What are your expectations of what the programme will be working on?

-In the last decades, climate change (e.g. drought and flood) and land degradation coupled with an ever-increasing population have been the main challenges in developing countries resulting in low food and nutrition security. Moreover, integration of research to policy and extension is very poor in these areas. These challenges are expected to continue in the future if the rest of society doesn’t intervene. Hence, financing research and innovations, and linking research to policy and extension are paramount to minimize these challenges. Thus, my expectation on the AgriFoSe2030 programme is to link theory with practice (research versus policy), and technical and financial support to scale-up best practices (success stories) and innovations to help the grass-roots achieve food and nutritional security.

Furthermore, the AgriFoSe2030 programme is enviably important to the achievement of the Sustainable Development Goals. That work can be done through capacity building of researchers by linking their research work with national policies, and ensure dissemination of research outputs and innovations to end-users through financial and technical support. These activities all link the fields of research, policy, extension and end-users (e.g. farmers).

Tell us one thing that you are passionate about on food security and sustainable agriculture.

-I am passionate about organic homegarden agroforestry. Homegarden agroforestry as a land use system involves deliberate management of multipurpose trees and shrubs in intimate association with annual and perennial agricultural crops and invariably livestock within the compounds of individual houses, where the whole system; trees, crops and animals, is being intensively managed by family labour. The limited or no use of chemicals makes it organic.

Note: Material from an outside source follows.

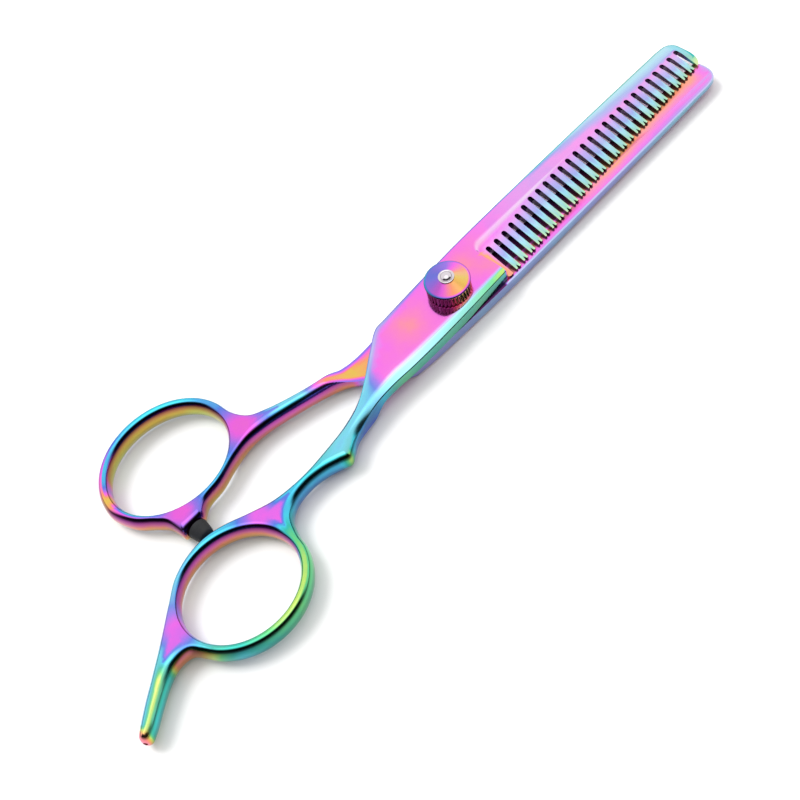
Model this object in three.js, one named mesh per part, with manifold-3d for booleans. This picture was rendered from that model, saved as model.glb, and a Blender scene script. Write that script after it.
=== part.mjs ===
// Hairdresser's thinning shears, modelled closed, in millimetres.
// +X runs along the closed blades to the tips, +Z is up along the pivot towards the dial.
// Every part is drawn with z = 0 at the plane where the two halves meet: along the blades the
// comb half lies above it and the straight half below. At the end the whole group is raised,
// so that the origin is on the pivot axis at the underside, where the shears rest.
import * as THREE from 'three';
import { mergeVertices } from 'three/addons/utils/BufferGeometryUtils.js';
import Module from 'manifold-3d';

const wasm = await Module();
wasm.setup();

// ---- driving dimensions (mm) ----
const HALF_GAP = 0.05;          // each half stands this far off the z = 0 plane
const PIVOT_THICK = 3.0;        // each half at the pivot
const TIP_THICK = 1.35;         // each half at the blade tips
const HANDLE_HALF_HEIGHT = 2.4; // handles and rings, either side of z = 0
const EDGE_ROUND = 0.85;        // rounding of the forged edges
const HANDLE_X = -34;           // handles are level up to here
const BODY_START_X = -16;       // and the blades' thick part runs from here
const TAPER_START_X = 10;       // to here
const TIP_X = 74.6;
const RAMP_TOP_X = -29.3;       // handle height falls to the blade plane between these two
const RAMP_FOOT_X = -25.4;

const TOOTH_COUNT = 27;
const SLOT_SPACING_X = 2.335;
const SLOT_WIDTH = 1.05;
const SLOT_LEAN_DEG = 2;        // round root leans this far towards the tip
const SLOT_REACH = 12;          // slot cutters run out past the teeth
const FIRST_SLOT_X = 12.1;
const STEP_RUN = 1.2;           // lean of the step between the teeth and the spine
const STEP_START_Y = 2.4;       // foot of that step, at the first tooth
const STEP_END_Y = 4.9;         // and at the tip
const COMB_START_X = 9.9;       // top of the wall where the teeth begin
const TOOTH_TIP_THICK = 0.5;
const TOOTH_SLOPE = 0.215;      // rise of the teeth's ground face, per mm towards the spine
const NOTCH_WIDTH = 0.55;       // V cut in the end of each tooth
const NOTCH_DEPTH = 0.8;
const TOOTH_TIP_LINE = [[10.6, -6.15], [73.4, -1.9]];
const CUTTING_EDGE_LINE = [[12, 0.9], [73.6, -0.55]];
const CUTTING_EDGE_THICK = 0.45;
const CUTTING_BEVEL_WIDTH = 4.4;

const RING_WALL = 2.3;
const THUMB_RING = { x: -60.1, y: 17.3, a: 12.5, b: 10.1 };
const FINGER_RING = { x: -69.6, y: -12.55, a: 11.85, b: 10.15 };
const TANG_END = [-99.5, -19.9];
const TANG_END_R = 1.3;
const DIMPLE_R = 0.45;
const DIMPLE_DEPTH = 1.0;
const TANG_DEG = 34;            // the tang's own direction in plan

const SHAFT_R = 2.0;            // pivot bolt shaft
const RUNNING_GAP = 0.05;       // radial, between turning parts
const SEAT_GAP = 0.05;          // between parts that bear on each other
const BOLT_HEAD_R = 4.0;
const BOLT_HEAD_THICK = 1.15;
const KEY_WIDTH = 4.2;          // square under the bolt head, which keeps the bolt from turning
const KEY_TOP_Z = -0.95;
const WASHER_R = 4.6;           // friction washer between the halves
const WASHER_THICK = 0.4;
const BUSH_R = 2.8;
const DISC_R = 3.6;             // disc spring and click plate, inside the dial's pocket
const DISC_SPRING_THICK = 0.25;
const DISC_SPRING_RISE = 0.15;  // height of its cone as fitted
const CLICK_PLATE_THICK = 0.35;
const SHAFT_TOP_Z = 3.95;
const THREAD_R = 1.6;
const THREAD_TOP_Z = 5.7;

const DIAL_R = 4.55;
const DIAL_BOTTOM_Z = 3.1;
const DIAL_RIM_Z = 6.0;
const DIAL_TOP_Z = 6.9;
const DIAL_TOP_R = 1.8;
const DIAL_POCKET_R = 3.75;
const DIAL_POCKET_TOP_Z = 4.05;
const KNURL_TEETH = 36;
const KNURL_DEPTH = 0.2;
const KNURL_INSET = 0.15;       // knurled grip stands in from the rim above it
const RIM_THICK = 0.4;
const RIM_CHAMFER = 0.2;
const SCREW_HEAD_R = 1.6;
const SCREW_COLLAR_THICK = 0.3;
const SCREW_DOME_R = 1.15;
const SCREW_HEAD_TOP_Z = 7.75;
const SCREW_SHOULDER_R = 1.1;
const SCREW_STEM_R = 0.75;
const SCREW_STEM_BOTTOM_Z = 4.1;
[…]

This type of agroforestry is practiced in some localities in the highlands of Tigray, Ethiopia. It utilizes family labour of all categories (child to adult), no external inputs such as chemicals (fertilizers and pest/herbicides), minimal cost for external inputs purchase, there is no issue of land ownership, and sustainably improves soil productivity. Hence, promoting and up-scaling such practices can play a great role in improving livelihoods and the environment.